The snail production cycles are regulated so that they spend six weeks “on”, laying eggs, followed by two weeks of rest. They are kept awake for eight hours a day and sleep the rest of the time.
Breeders are retained because they are usually bigger and they lay more eggs – around 125 at a time – which declines as they age. Snails can live up to six years and they start producing from around four months. In the wild, they lay around 40 eggs at a time.
CSC Heliculture retains the larger snails while the rest are supplied to HFASA when they are around 4-5 months old.
The snails feed on a mixture prepared by a local manufacturer which is supplied in 100kg bags. It consists of a mixture of ground corn, calcium, lime and vitamins.
The enterprise uses around 200 litres of water per week to meet the snails’ drinking needs as well as a thorough cleaning of the facility. The water comes from the municipal supply and is treated with a UV light to remove any potential pathogens. “The building is 38 years old and the water pipes aren’t aren’t always as clean as we’d like them to be. We learnt that the hard way when snails suddenly started dying.”
On the breeding tables are plastic containers resembling pot plants. These are filled with cocopeat and this is where the snails, which are hermaphroditic, lay their eggs. They seek the pots out when they’re ready, dig a hole and lay their eggs. The containers are monitored daily and then removed once the snails are done laying.
Thereafter, the pots are taken to the hatchery where the roe is separated and put into clear containers where they rest until snails start to emerge. The hatchlings are then returned to the main breeding room where different age groups are kept apart.
Each breeding table covers some 160m² and accommodates around one ton of snails. They limit numbers to around 250 snails to a 1m² of Correx board.
Escaping snails was a problem which was solved later. Initially the team used nylon fibre threaded with an electrified wire traditionally used as portable fencing for livestock. But the snails often managed to cross parallel strands, causing a short in the system. “We’ve spent so much time crawling around looking for snails,” says Christiaan.
Now they use salt tablets which forms a reliable boundary which keeps the snails from wandering off.

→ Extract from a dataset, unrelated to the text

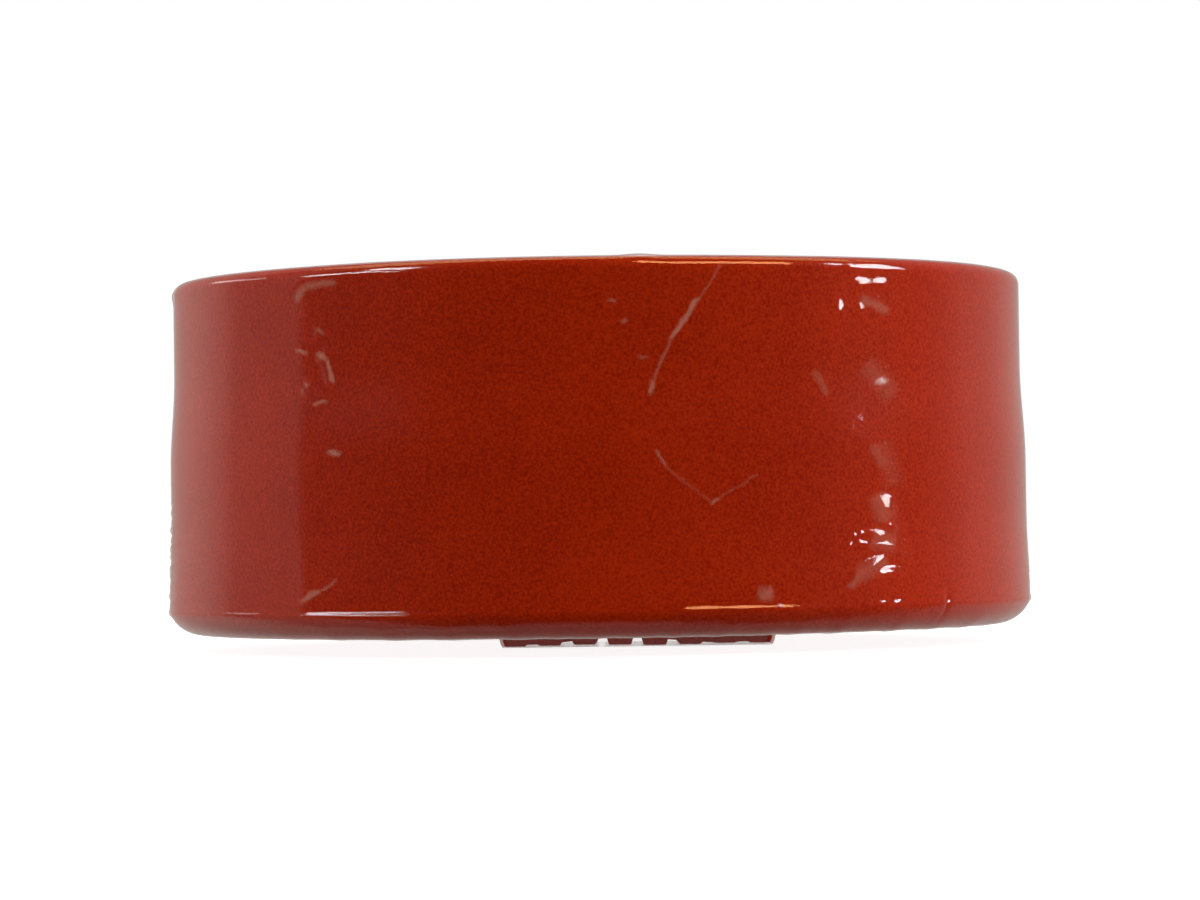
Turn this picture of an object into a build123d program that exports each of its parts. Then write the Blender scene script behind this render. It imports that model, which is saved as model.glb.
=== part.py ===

Snail farming in South Africa – a wider picture
Globally snail farming is big in regions such as Europe where established markets exist, but it is still a teenager in South Africa.
In recent years there have been a number of recruitment initiatives and attempts to boost the industry under a single banner. The Heliculture Farmers Association of South Africa (HFASA), which was started in 2018, and the Snail Farmers South Africa Association have worked hard in this field.
The scale of snail farming in South Africa is unclear as not everyone is a member of an association. Producers include Stanley’s Snails in Benoni and Goshen Snail Farm in Wilderness. The HFASA says they have 45 active members across the country.
There’s still some way to go in order to establish a good market in South Africa. As with many new opportunities, there have been success stories and tales of people who started it, but then gave up. A lot of learning is still taking place. For newcomers it is always wise to proceed with caution; to do your homework, and gather information from various independent sources; to start small; and, most important of all, not to expect quick and easy returns.